WHAT IS EXPECTED — Here are some records; copy every line that holds the word "joints".

DATA —
====

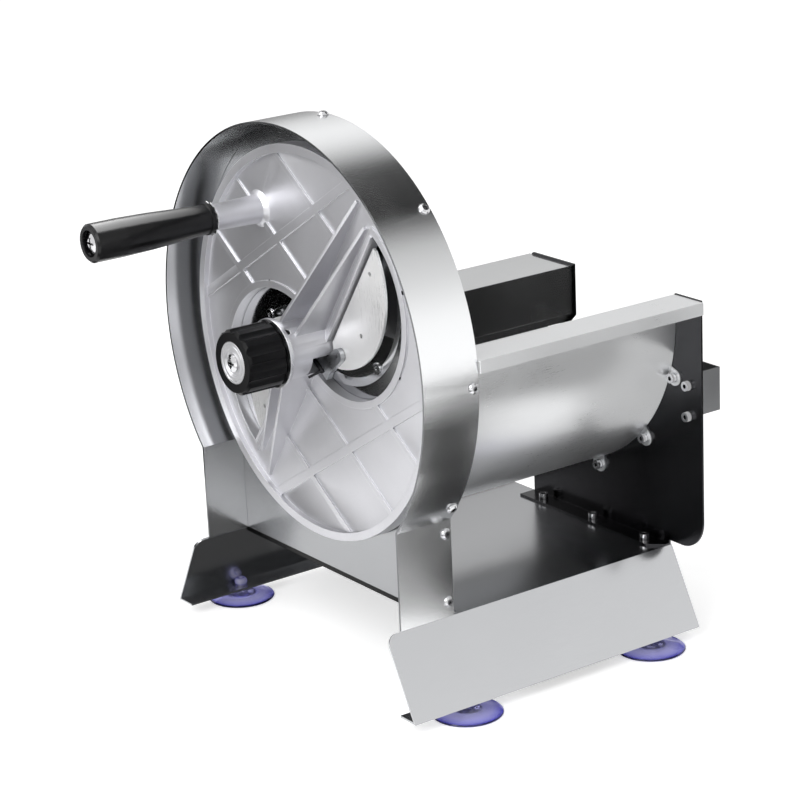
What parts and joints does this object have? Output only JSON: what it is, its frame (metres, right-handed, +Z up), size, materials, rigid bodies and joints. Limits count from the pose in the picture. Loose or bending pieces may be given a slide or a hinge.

====

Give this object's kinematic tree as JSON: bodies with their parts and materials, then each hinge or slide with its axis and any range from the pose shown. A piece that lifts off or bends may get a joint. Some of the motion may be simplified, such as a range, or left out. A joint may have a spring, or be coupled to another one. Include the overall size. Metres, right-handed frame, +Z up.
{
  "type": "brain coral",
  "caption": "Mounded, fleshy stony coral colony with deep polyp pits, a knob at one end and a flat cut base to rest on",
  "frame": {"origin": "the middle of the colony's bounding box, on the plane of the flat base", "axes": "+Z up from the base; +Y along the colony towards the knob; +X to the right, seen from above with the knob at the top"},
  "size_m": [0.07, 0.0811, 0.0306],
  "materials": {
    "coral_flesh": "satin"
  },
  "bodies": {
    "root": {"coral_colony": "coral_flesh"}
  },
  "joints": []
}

====

WRITTEN RESPONSE —
What parts and joints does this object have? Output only JSON: what it is, its frame (metres, right-handed, +Z up), size, materials, rigid bodies and joints. Limits count from the pose in the picture. Loose or bending pieces may be given a slide or a hinge.
  "joints": []